**Exercise:** From the listing below, copy only the lines running from the line that contains "Keep writing the" to the line that contains "return unit(np.cross(across, np.gradient(points, axis=0)))", both included.

**Input for this task:**
-------

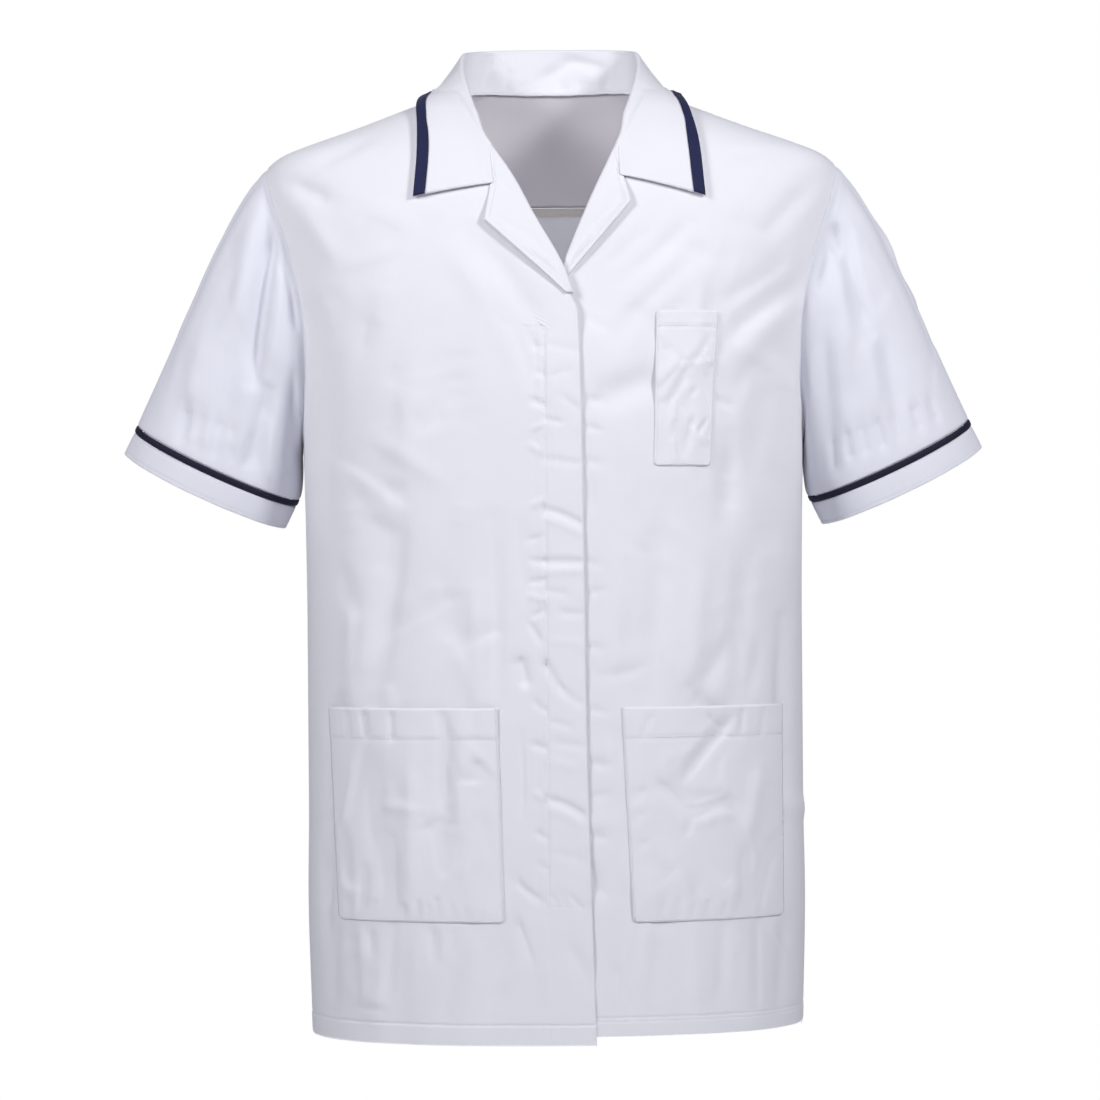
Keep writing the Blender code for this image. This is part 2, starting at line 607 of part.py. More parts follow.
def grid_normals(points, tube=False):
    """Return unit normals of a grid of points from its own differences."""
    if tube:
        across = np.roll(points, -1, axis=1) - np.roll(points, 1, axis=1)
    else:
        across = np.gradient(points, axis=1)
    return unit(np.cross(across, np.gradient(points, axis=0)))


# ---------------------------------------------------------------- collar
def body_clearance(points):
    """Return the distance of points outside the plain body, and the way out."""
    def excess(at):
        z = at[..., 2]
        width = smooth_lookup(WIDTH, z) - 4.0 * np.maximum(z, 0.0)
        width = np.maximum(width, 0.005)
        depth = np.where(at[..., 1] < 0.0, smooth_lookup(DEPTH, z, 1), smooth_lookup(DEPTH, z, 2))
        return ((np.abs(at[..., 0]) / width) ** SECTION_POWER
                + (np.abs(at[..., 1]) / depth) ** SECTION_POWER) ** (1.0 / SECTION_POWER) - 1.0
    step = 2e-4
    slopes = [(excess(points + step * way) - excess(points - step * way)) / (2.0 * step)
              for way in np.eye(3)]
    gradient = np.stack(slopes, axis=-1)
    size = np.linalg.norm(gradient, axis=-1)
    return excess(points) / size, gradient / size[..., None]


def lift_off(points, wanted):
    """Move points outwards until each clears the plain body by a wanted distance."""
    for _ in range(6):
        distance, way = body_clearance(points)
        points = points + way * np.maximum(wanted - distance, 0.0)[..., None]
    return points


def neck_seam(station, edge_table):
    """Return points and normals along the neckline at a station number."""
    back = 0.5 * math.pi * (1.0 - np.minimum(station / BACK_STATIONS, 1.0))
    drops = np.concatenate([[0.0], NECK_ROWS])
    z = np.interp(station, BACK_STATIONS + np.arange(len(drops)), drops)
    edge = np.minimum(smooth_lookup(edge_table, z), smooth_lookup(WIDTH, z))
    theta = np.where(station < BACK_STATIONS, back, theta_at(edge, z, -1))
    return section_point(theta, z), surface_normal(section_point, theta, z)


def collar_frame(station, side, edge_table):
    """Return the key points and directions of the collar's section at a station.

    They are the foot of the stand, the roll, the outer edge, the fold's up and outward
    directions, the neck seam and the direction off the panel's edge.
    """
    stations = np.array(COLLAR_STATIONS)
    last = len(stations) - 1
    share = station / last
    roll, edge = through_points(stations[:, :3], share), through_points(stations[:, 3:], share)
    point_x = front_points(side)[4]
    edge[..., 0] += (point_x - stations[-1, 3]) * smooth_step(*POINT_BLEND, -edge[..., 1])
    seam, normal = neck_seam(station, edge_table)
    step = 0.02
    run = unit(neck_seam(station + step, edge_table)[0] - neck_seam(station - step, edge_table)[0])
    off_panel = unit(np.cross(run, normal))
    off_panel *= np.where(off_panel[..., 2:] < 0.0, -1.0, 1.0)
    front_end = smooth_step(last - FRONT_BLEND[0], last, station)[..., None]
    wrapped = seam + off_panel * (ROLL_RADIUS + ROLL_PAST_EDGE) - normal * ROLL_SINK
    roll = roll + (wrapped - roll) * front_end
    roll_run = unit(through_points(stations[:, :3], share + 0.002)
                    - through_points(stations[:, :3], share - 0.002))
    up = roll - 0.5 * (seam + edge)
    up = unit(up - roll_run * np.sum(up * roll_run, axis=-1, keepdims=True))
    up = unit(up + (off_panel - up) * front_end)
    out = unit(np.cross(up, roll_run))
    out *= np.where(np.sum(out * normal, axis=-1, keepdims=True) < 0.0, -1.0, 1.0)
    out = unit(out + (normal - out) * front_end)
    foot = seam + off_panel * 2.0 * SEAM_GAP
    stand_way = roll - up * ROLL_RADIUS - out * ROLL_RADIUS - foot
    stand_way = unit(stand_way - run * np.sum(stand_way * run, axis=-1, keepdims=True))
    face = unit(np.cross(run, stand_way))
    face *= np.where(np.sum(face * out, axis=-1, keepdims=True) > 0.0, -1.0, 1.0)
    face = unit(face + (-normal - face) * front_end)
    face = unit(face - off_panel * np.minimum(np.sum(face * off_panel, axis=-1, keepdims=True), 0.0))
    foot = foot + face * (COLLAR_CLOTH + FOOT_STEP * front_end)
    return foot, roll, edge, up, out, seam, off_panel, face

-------

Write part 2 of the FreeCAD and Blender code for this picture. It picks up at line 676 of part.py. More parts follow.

-------

**Answer to the exercise:**
Keep writing the Blender code for this image. This is part 2, starting at line 607 of part.py. More parts follow.
def grid_normals(points, tube=False):
    """Return unit normals of a grid of points from its own differences."""
    if tube:
        across = np.roll(points, -1, axis=1) - np.roll(points, 1, axis=1)
    else:
        across = np.gradient(points, axis=1)
    return unit(np.cross(across, np.gradient(points, axis=0)))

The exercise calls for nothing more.